Although we will discuss in more detail hereinafter plaintiffs' contentions that there are genuine issues of material fact, we have concluded there is no such issue. For, even construing the pleadings, affidavits, etc. in the light most favorable to the plaintiff, as we have done in stating the facts set forth above, there is no negligence on the part of Southern Bell under any legal theory advocated by plaintiffs.

It is conceded that the issue of the duty of care owed by the telephone company is res nova in Louisiana. The first theory advanced by plaintiffs is that Southern Bell has the same duty to its customers using this telephone that a storekeeper has to his patrons. Plaintiff cites Peters v. Great Atlantic & Pacific Tea Company, 72 So.2d 562 (La.App., 2d Cir. 1954) for the duty of the storekeeper. This case states that the duty of the storekeeper to his customers arises from our general tort statutes. LSA-C.C. Articles 2315-2316. He is not the insurer of the safety of his patrons. He is liable only where negligent. The duty required is that which "would be exercised by an ordinary prudent man under similar circumstances." He must keep the floors and passageways "in a reasonably safe condition for use in a manner consistent with the purpose of the premises."

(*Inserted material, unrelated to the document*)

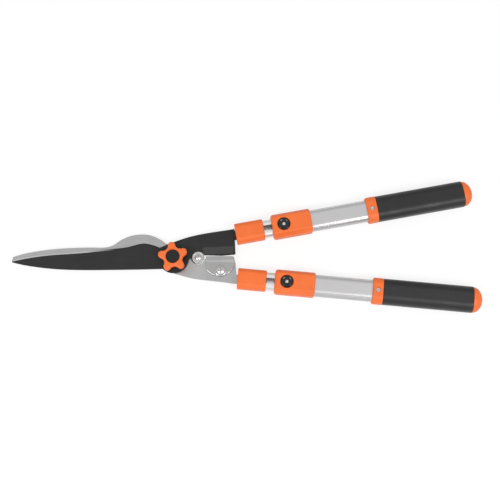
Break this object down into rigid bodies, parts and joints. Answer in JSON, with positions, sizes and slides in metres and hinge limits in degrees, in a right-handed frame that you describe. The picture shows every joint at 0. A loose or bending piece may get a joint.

Applying these general rules of negligence, it is obvious that the duty of care required of a storekeeper to his customers is greater than that owed by a telephone company to the users of a public phone. The circumstances of both the operator of the business and its customers are entirely different. The storekeeper is in possession and control of the entire premises at all times when customers are in the store. Hence, the ordinary prudent storekeeper is always present to make inspections of the premises for hazards. More can be reasonably required of him in this regard *652 than of a telephone company which could not be reasonably expected to keep employees standing by its public telephones at all times.